In 1957, Knapp took over a Harper salon in Baltimore, and ran the business for 50 years.
“She gave me my career and I think she gave me some principles of how you treat people. The idea of caring for people came from my training, and that definitely came from Martha,” Knapp says.
Harper never lost sight of her original goal of empowering women. Her salons offered childcare and were open in the evening to accommodate busy women’s schedules. Unlike John Rockefeller, who lived in a fortress, Harper’s Rochester mansion was open to all “Harperites” when they came to town.
She refused to marry until she was fully in control of her empire, and at the age of 63 married Robert MacBain, who was 39.

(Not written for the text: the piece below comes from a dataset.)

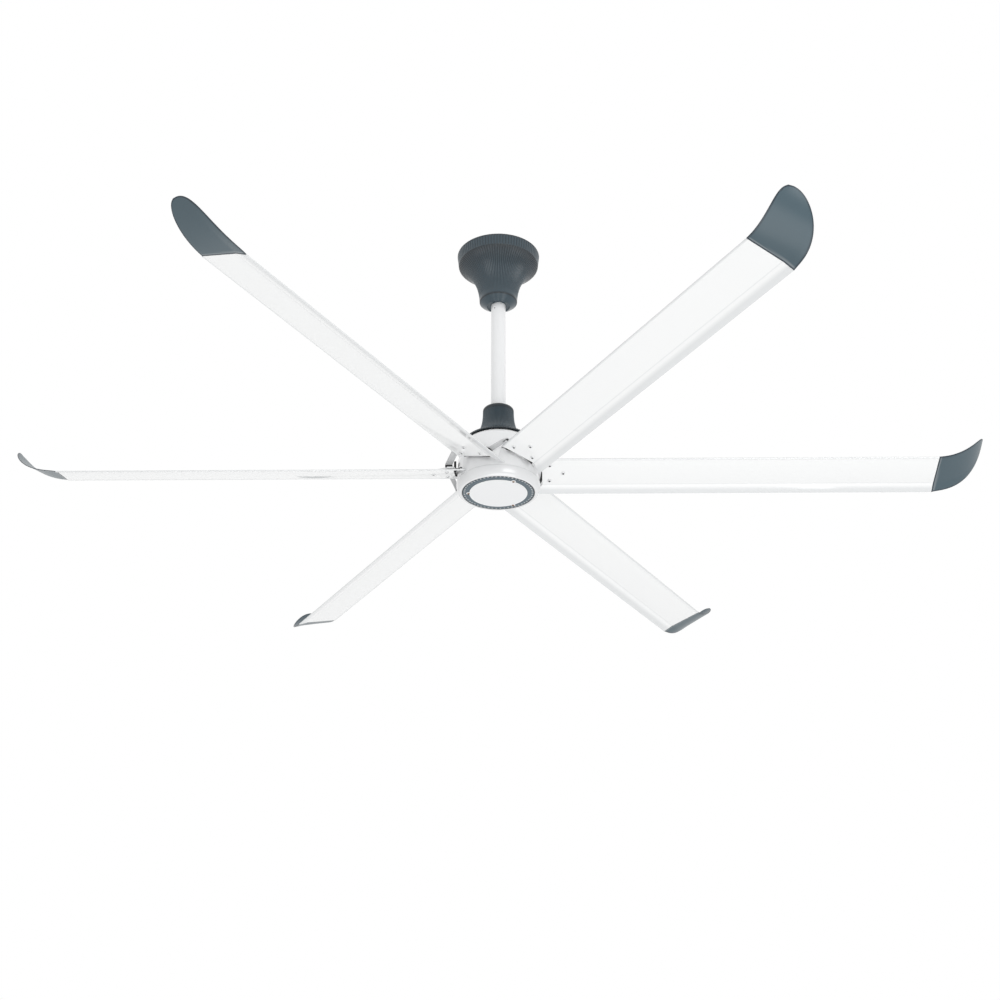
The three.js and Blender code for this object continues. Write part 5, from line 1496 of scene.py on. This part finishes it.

She stepped down as CEO in 1932 and MacBain took over. He began to transform the company, introducing chemical dyes and permanents (which were forbidden under Harper, who strictly used natural products) and the female “esprit de corps” was gone, according to Plitt. Harper died in 1950 at the age of 92, and by the time MacBain sold the company in the 1970s, it was a shadow of its former self. The last Harper salon closed in Rochester in 2005.
The woman who transformed the lives of so many, and changed the face of American business never got her due in life. While the remaining “Harperites” are fiercely loyal, Harper’s is a name largely forgotten.
“She’s important as a national business figure,” says Sarah LeCount, Collections Manager at the Rochester Museum & Science Center, which has a large collection of Harper artifacts, including two of her shampoo chairs.
“She really felt that by developing her salon system she was helping women establish a financial life of their own beyond their husband’s, or allowed them to live without a husband.”
“She is lost in history and I think it’s too bad,” says Knapp. “It happens and makes you wonder about your worth sometimes in life. Martha stood for a lot of things and it’s a shame that it’s been lost in the history pages.”
*CORRECTION: The story originally said that Harper had stores in all 50 American states. There weren’t 50 states yet established during her lifetime.